Environ 5 millions de personnes âgées ou à "très haut risque" sont ciblées en priorité pour une "dose de rappel" de vaccin anti-Covid à partir de mi-septembre, a indiqué jeudi le ministère de la Santé. Ce chiffre inclut principalement les résidents d'Ehpad et d'unités de soins de longue durée (USLD), les personnes de plus de 80 ans vivant "à domicile", ainsi que les malades "à très haut risque de forme grave" de Covid et les patients "immunodéprimés". Invité d'Europe Matin vendredi, l'épidémiologiste et président de la cellule Covid de l’Académie nationale de médecine, Yves Buisson a jugé cette décision trop prématurée.

"Les personnes qui ont besoin d'un rappel sont les personnes dont le système immunitaire est déficient pour différentes raisons, que ce soit inné ou induit par des médicaments et certaines maladies. Et ces gens-là font déjà l'objet d'une indication de vaccination de rappel", a-t-il affirmé. 

La vaccination de la population, "la priorité"

"Faire une troisième dose à tout le monde, en commençant par les personnes les plus âgées et les plus vulnérables, c'est trop anticiper. D'abord parce que l'immunité cellulaire liée aux anticorps est très difficile à mesurer en pratique et ensuite parce qu'on ne voit pas encore parmi les personnes vaccinées de formes graves de coronavirus nécessitant l'hospitalisation et la réanimation", a-t-il estimé. 

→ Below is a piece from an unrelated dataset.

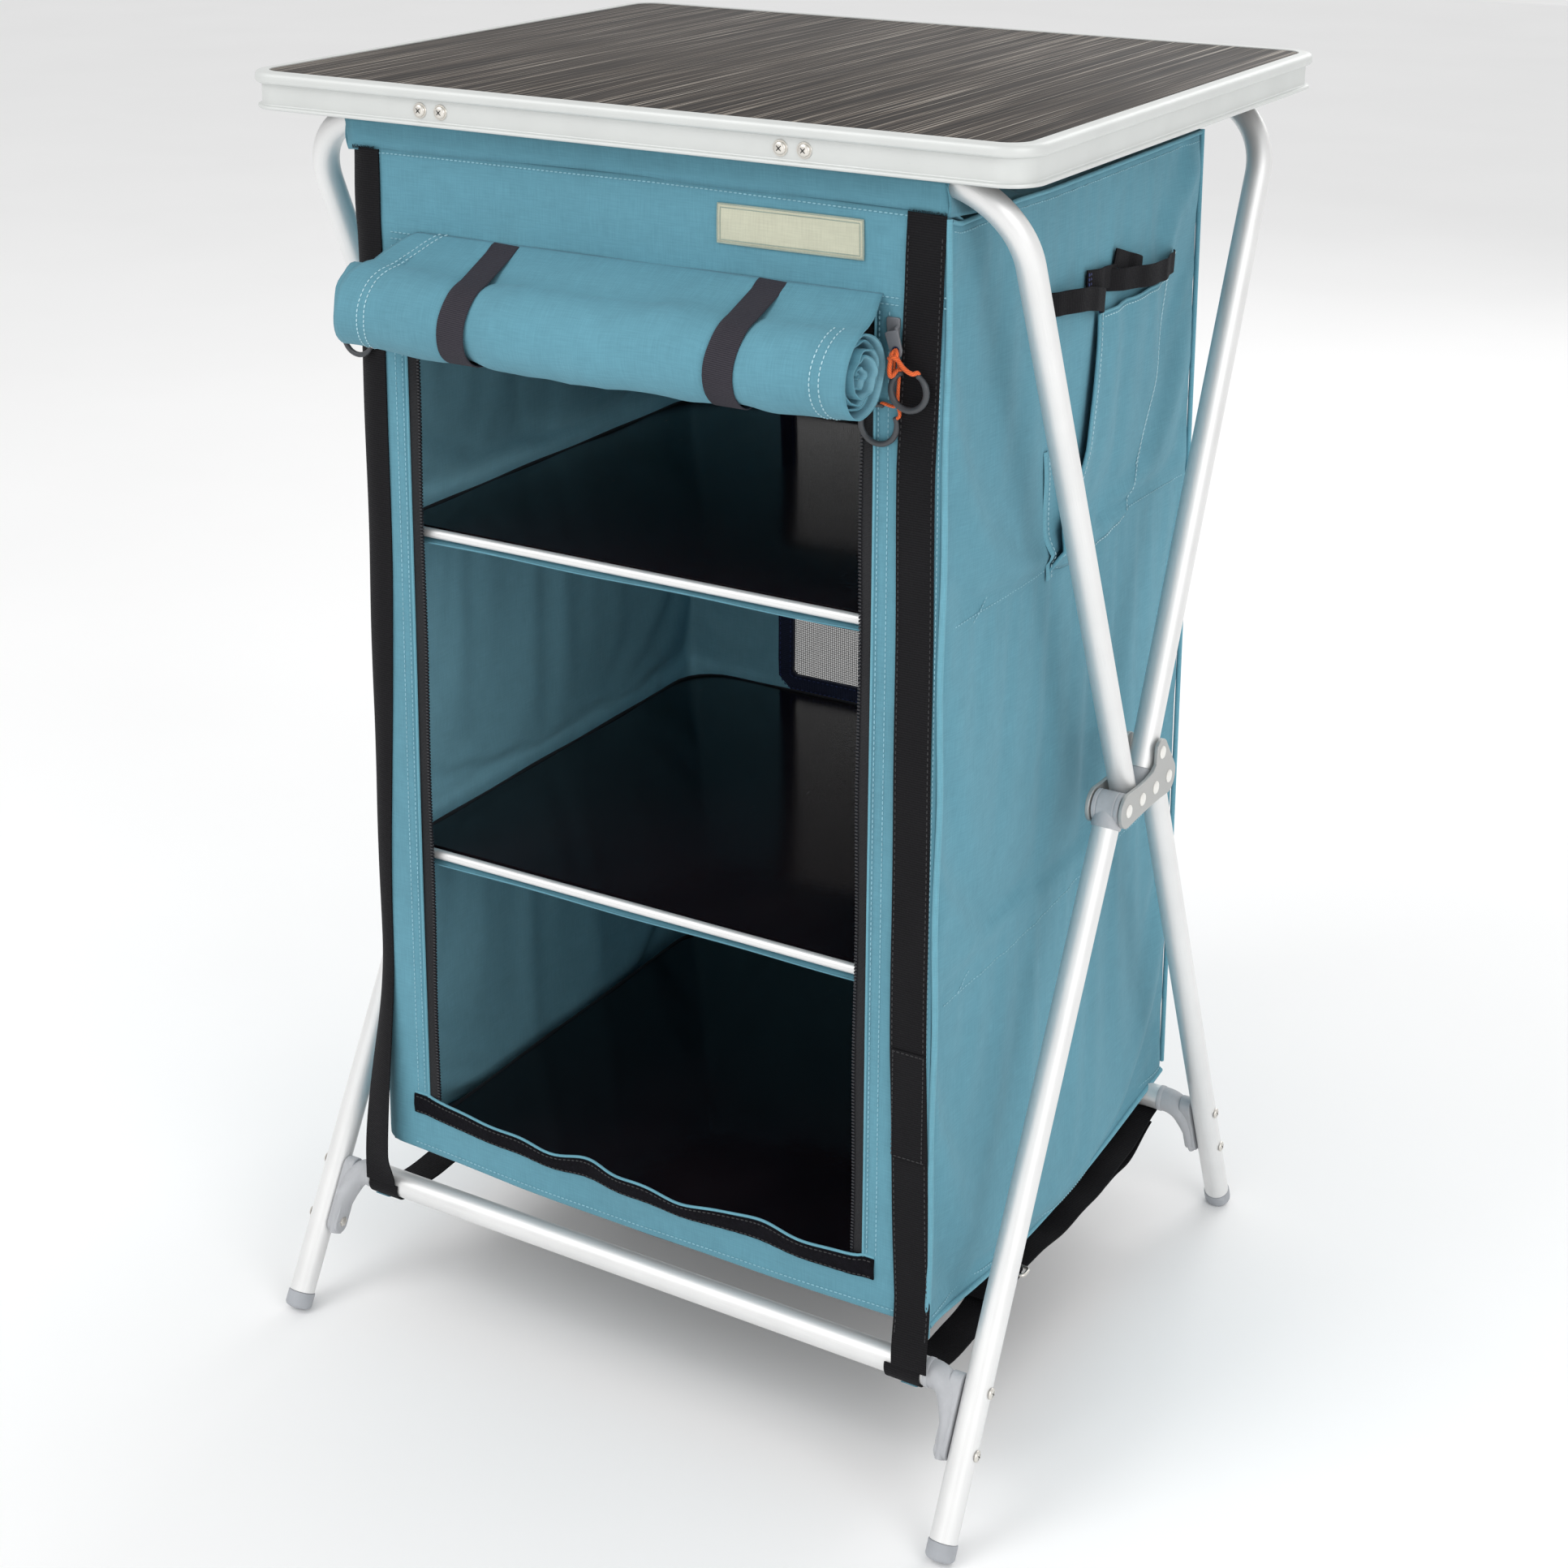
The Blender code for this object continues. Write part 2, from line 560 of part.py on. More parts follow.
def elbow(end, side_name, side):
    """Corner piece: a spigot in the bar, a bend, a tongue along the leg, and two bolts through the leg."""
    pivot, d, _ = leg_line(end)
    first = FRONT_BAR_S if end == "front" else REAR_BAR_S
    c = yz(pivot) + d * first
    face = TUBE_X - TUBE_R - 0.0004  # the tongue lies along the leg's inner side
    start = 0.2403
    drop = 0.0130
    centre = Vector((face - TUBE_R - drop, 0))
    path = [c + Vector((side * start, 0, 0))]
    bend_x = face - TUBE_R
    for x, s in arc((bend_x - drop, 0.0), drop, 90, 0, 4):
        # the arc turns from along the bar to along the leg
        path.append(c + Vector((side * x, 0, 0)) + d * (drop - s))
    path.append(c + Vector((side * bend_x, 0, 0)) + d * (BOLT_PITCH + 0.0095))
    path = [p for i, p in enumerate(path) if i == 0 or (p - path[i - 1]).length > 1e-4]
    body = path_tube("elbow", path, TUBE_R)
    spigot = cylinder("spigot", TUBE_R - TUBE_WALL - 2 * GAP, c + Vector((side * 0.2250, 0, 0)), c + Vector((side * (start + 0.0030), 0, 0)))
    # tongue, flat against the leg from above the upper bolt to below the lower one
    across = d.cross(Vector((1, 0, 0))).normalized()
    tongue_loops = [
        (s * 1.0, w)
        for s, w in (
            arc((0.0, 0.0), 0.0072, 90, 270, 5) + arc((BOLT_PITCH + 0.0022, 0.0), 0.0072, 270, 450, 5)
        )
    ]
    frame = Matrix(
        (
            (0, 0, side, c.x + side * (face - 0.0045)),
            (d.y, across.y, 0, c.y),
            (d.z, across.z, 0, c.z),
            (0, 0, 0, 1),
        )
    )
    tongue = outline("tongue", [tongue_loops], 0.0045, frame)
    bolts = []
    for s in (0.0, BOLT_PITCH):
        b = c + d * s
        x_out = TUBE_X + TUBE_R + GAP
        head = [(0.0, 0.0017), (0.0031, 0.0011), (0.0040, 0.0), (0.0019, 0.0), (0.0019, -(x_out - face + 0.0040)), (0.0, -(x_out - face + 0.0040))]
        bolts.append(turned("bolt", head, b + Vector((side * x_out, 0, 0)), (side, 0, 0), 8))
    body = boolean(body, [spigot, tongue, *bolts], "UNION")
    return register(body, f"{end}_elbow_{side_name}", PLASTIC)


# ---------------------------------------------------------------- bag
def half_width(y):
    """The bag narrows slightly towards the back."""
    t = (y - BAG_FRONT) / (BAG_BACK - BAG_FRONT)
    return BAG_HALF_FRONT + (BAG_HALF_BACK - BAG_HALF_FRONT) * t


def side_panel(side_name, side):
    y0, y1 = BAG_FRONT + CLOTH + GAP, BAG_BACK - CLOTH - GAP
    bm = bmesh.new()
    bmesh.ops.create_cube(bm, size=1.0)
    for v in bm.verts:
        y = y0 if v.co.y < 0 else y1
        x = half_width(y) - (0 if v.co.x * side > 0 else CLOTH)
        v.co = Vector((side * x, y, BAG_LOW if v.co.z < 0 else BAG_HIGH - CLOTH - GAP))
    obj = from_bmesh(bm, "side")
    return register(frozen(obj), f"bag_side_{side_name}", BLUE, smooth=False)


def across_panel(name, y, thickness, hw, low, high, hole, spec, radius=0.0):
    if hole:
        x0, z0, x1, z1 = hole
        loops = [[(-hw, low), (hw, low), (hw, high), (-hw, high)], rounded_rectangle(x0, z0, x1, z1, [radius] * 4, 3)]
    else:
        loops = [rounded_rectangle(-hw, low, hw, high, [radius] * 4, 3)]
    return register(outline(name, loops, thickness / 2, xz_frame(y)), name, spec, smooth=False)


def level_panel(name, z, inset, spec):
    y0, y1 = BAG_FRONT + CLOTH + GAP, BAG_BACK - CLOTH - GAP
    loop = [(-half_width(y0) + inset, y0), (half_width(y0) - inset, y0), (half_width(y1) - inset, y1), (-half_width(y1) + inset, y1)]
    return register(outline(name, [loop], CLOTH / 2, xy_frame(z)), name, spec, smooth=False)


def bag():
    pieces = []
    for side_name, side in SIDES:
        pieces.append(side_panel(side_name, side))
    back = across_panel("bag_back", BAG_BACK - CLOTH / 2, CLOTH, BAG_HALF_BACK, BAG_LOW, BAG_HIGH, (-WINDOW_HALF, WINDOW_LOW, WINDOW_HALF, WINDOW_HIGH), BLUE, 0.012)
    # two webbing straps down the back, sewn on, that end just above their loops on the rear bar
    pivot, d, _ = leg_line("rear")
    bar = yz(pivot) + d * REAR_BAR_S
    end_y = bar.y + TUBE_R + 2 * GAP
    y = BAG_BACK - CLOTH / 2
    pts = [(y, BAG_HIGH - 0.004), (y, BAG_LOW - 0.0010), (end_y, bar.z + 0.0050), (end_y + WEB_T, bar.z + 0.0044), (BAG_BACK + WEB_T, BAG_LOW - 0.0016), (BAG_BACK + WEB_T, BAG_HIGH - 0.004)]
    straps = [outline("strap", [pts], STRAP_W / 2, yz_frame(side * REAR_STRAP_X)) for _, side in SIDES]
    pieces.append(register(boolean(back, straps, "UNION"), "bag_back", BLUE, smooth=False))
    pieces.append(
        across_panel("mesh_window", BAG_BACK - CLOTH / 2, CLOTH * 0.6, WINDOW_HALF - 0.0006, WINDOW_LOW + 0.0006, WINDOW_HIGH - 0.0006, None, MESH, 0.0114)
    )
    pieces.append(
        across_panel("front_panel", BAG_FRONT + CLOTH / 2, CLOTH, BAG_HALF_FRONT, BAG_LOW, BAG_HIGH + 0.006, (-OPEN_HALF, OPEN_LOW, OPEN_HALF, OPEN_HIGH), BLUE, 0.0)
    )
    pieces.append(level_panel("bag_top", BAG_HIGH - CLOTH / 2, 0.0, BLUE))
    pieces.append(level_panel("bag_floor", BAG_LOW + CLOTH / 2, CLOTH + GAP, BLACK))
    return pieces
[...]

Selon l'épidémiologiste, il faut en effet commencer par vacciner tous les Français. "Il y a d'énormes trous dans la couverture immunitaire de notre population. On est loin du taux de 90% de couverture vaccinale qu'il faut atteindre pour maitriser la circulation de l'épidémie. Et l'urgence des urgences ce sont les personnes âgées vulnérables ou atteintes de comorbidités qui n'ont pas encore été vaccinées", a-t-il poursuivi. "L'injection du rappel sera probablement nécessaire pour tout le monde, mais en parler maintenant, alors que l'on n'a pas fini de vacciner la population, c'est prématuré", a encore dit l'épidémiologiste.

"Pas d'arguments scientifiques pour étayer cette décision"

Pour lui, il est impensable à l'heure actuelle de communiquer autour de cette 3e dose. "Je ne me sens pas capable personnellement de porter cet effort de pédagogie. J'aurais du mal à expliquer à une personne qui a reçu ses deux injections et a été correctement vaccinée qu'elle a besoin d'un rappel. Je n'ai pas d'arguments scientifiques suffisants pour étayer cette décision", a conclu le spécialiste. 

La liste des populations concernées doit encore être formellement établie par la HAS, en vue d'une ouverture des rendez-vous le 1er septembre, pour des injections à partir du 15 septembre.